Write out, precisely and in full, each line of the material.
-------- Dataset excerpt
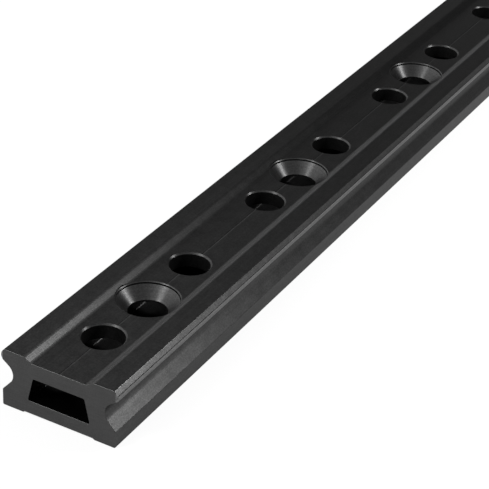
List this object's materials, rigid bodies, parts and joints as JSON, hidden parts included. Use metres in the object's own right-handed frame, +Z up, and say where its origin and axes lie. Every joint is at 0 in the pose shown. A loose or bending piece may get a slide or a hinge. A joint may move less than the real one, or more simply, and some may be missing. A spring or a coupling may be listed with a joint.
{
  "type": "traveller track extrusion",
  "caption": "Straight hollow aluminium track with a ball race down each side, countersunk bolt holes and plain stop holes along a recessed channel; a car rolls along it.",
  "frame": {"origin": "on the centre line, halfway along the length, on the plane that the foot rests on", "axes": "+X across the track, +Y along it, +Z up out of the channel"},
  "size_m": [0.0412, 0.997, 0.0198],
  "materials": {
    "anodised_aluminium": "black anodised, satin"
  },
  "bodies": {
    "root": {"track_extrusion": "anodised_aluminium"}
  },
  "joints": []
}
----------------
Full response:
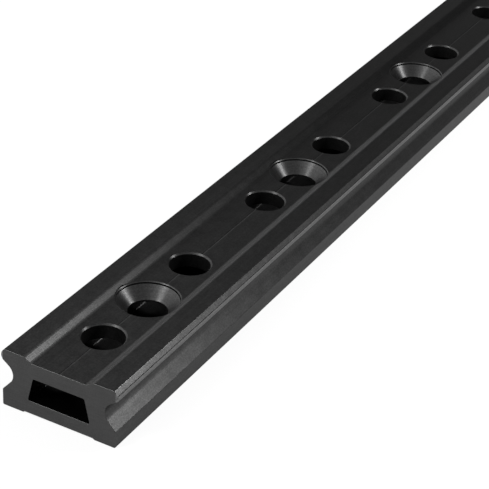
List this object's materials, rigid bodies, parts and joints as JSON, hidden parts included. Use metres in the object's own right-handed frame, +Z up, and say where its origin and axes lie. Every joint is at 0 in the pose shown. A loose or bending piece may get a slide or a hinge. A joint may move less than the real one, or more simply, and some may be missing. A spring or a coupling may be listed with a joint.
{
  "type": "traveller track extrusion",
  "caption": "Straight hollow aluminium track with a ball race down each side, countersunk bolt holes and plain stop holes along a recessed channel; a car rolls along it.",
  "frame": {"origin": "on the centre line, halfway along the length, on the plane that the foot rests on", "axes": "+X across the track, +Y along it, +Z up out of the channel"},
  "size_m": [0.0412, 0.997, 0.0198],
  "materials": {
    "anodised_aluminium": "black anodised, satin"
  },
  "bodies": {
    "root": {"track_extrusion": "anodised_aluminium"}
  },
  "joints": []
}